Valmy: The Cannonade That Changed History
The September 20, 1792 Battle of Valmy became the revolution’s psychological turning point. Prussian forces expecting to scatter demoralized rabble instead encountered disciplined French artillery crews and commanders. After an indecisive artillery duel, the Duke of Brunswick’s withdrawal signaled something profound: revolutionary France could defend itself. Goethe’s famous declaration that evening—“From this place and from this day forth commences a new era in the world’s history”—proved prescient.
French forces immediately seized momentum. General Montesquiou overran Savoy while Custine’s Army of the Vosges captured Speyer, Worms, Mainz, and Frankfurt in rapid succession. The November 6 victory at Jemappes against outnumbered Austrians opened all Belgium to French occupation within weeks. These lightning conquests bred dangerous overconfidence in Paris.

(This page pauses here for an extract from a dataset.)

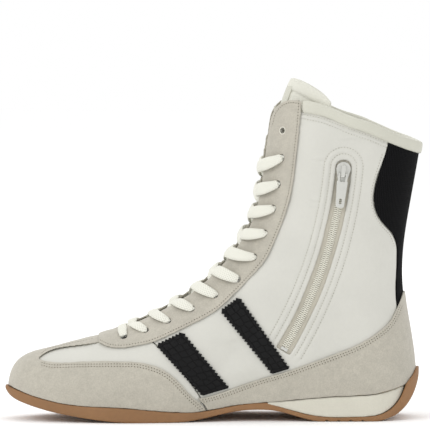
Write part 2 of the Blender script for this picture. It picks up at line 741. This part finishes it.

The Revolution’s Existential Crisis
By early 1793, the tide had turned catastrophically. Prussian forces retook Frankfurt on December 2, exposing France’s miscalculation about revolutionary sentiment abroad. Worse, the victorious citizen-soldiers of 1792 began dispersing as their enlistment terms expired—France’s field strength plummeted from 450,000 to perhaps 220,000 effectives. The February 24 levée en masse decree attempted to compensate by conscripting 300,000 men, but resistance was fierce—compliance reached only 50% nationally, sparking the Vendée uprising.
Simultaneous disasters unfolded on all fronts:
– Spanish forces invaded Roussillon
– Austrians reconquered Belgium after Neerwinden (March 18)
– British troops besieged Dunkirk
– Federalist rebels surrendered Toulon to the Royal Navy
The August 23, 1793 decree marked history’s first total war mobilization:
“From this moment until all enemies are expelled from Republic territory, the entire French people are in permanent requisition…”
This unprecedented societal militarization—requisitioning everything from horses to church bells for saltpeter production—forged Europe’s largest army, eventually numbering 800,000.
The Terror’s Military Paradox
The Committee of Public Safety enforced brutal meritocracy. Representative-on-mission Saint-Just exemplified this approach by executing General Isambert before his troops for insufficient zeal. Such terror produced both disasters and unlikely heroes. Young commanders like Hoche (age 25) emerged from obscurity to drive Austrians across the Rhine by year’s end.
The 1794 campaign saw France regain the initiative. Key victories at Tourcoing (May 18) and Fleurus (June 26) secured Belgium, while Prussia’s distraction with the Polish Kościuszko Uprising allowed France to negotiate the favorable April 1795 Basel Peace.
Naval Asymmetries and Strategic Overreach
While France dominated land campaigns, naval struggles told a different story. The Royal Navy’s blockade strangled French maritime trade and starved naval bases of supplies. Critical losses like:
– The August 1793 Toulon dockyard destruction
– The June 1, 1794 “Glorious First of June” defeat
– The August 1, 1798 Nile disaster
revealed structural French weaknesses: chronic sailor shortages (only 50,000 deep-sea mariners available) and deteriorating shipyards. Britain’s maritime economy provided endless trained seamen while French ports atrophied under blockade.
The Revolutionary Legacy
By 1795, France had achieved what Louis XIV never could—control of Belgium, the Rhineland, and Holland as a client state. This expansion came through terrifying innovations:
– Mass conscription replacing professional armies
– Ideological motivation compensating for poor training
– Total economic mobilization
– Meritocratic command structures
Yet these very successes contained seeds of future conflicts. The natural frontiers doctrine—particularly the claim to the Rhine—made permanent peace impossible. As French forces would soon discover under a young Corsican general named Bonaparte, revolutionary warfare had only begun its transformation of Europe.
The 1792-1795 period established patterns defining modern warfare: the nation-in-arms, ideological mobilization, and the blurring of civilian/military spheres. These innovations allowed a fractured, inexperienced France to survive against Europe’s greatest powers—but at the cost of institutionalizing violence as a political tool. The revolution had saved itself, but in doing so, it had unleashed forces that would keep Europe at war for another twenty years.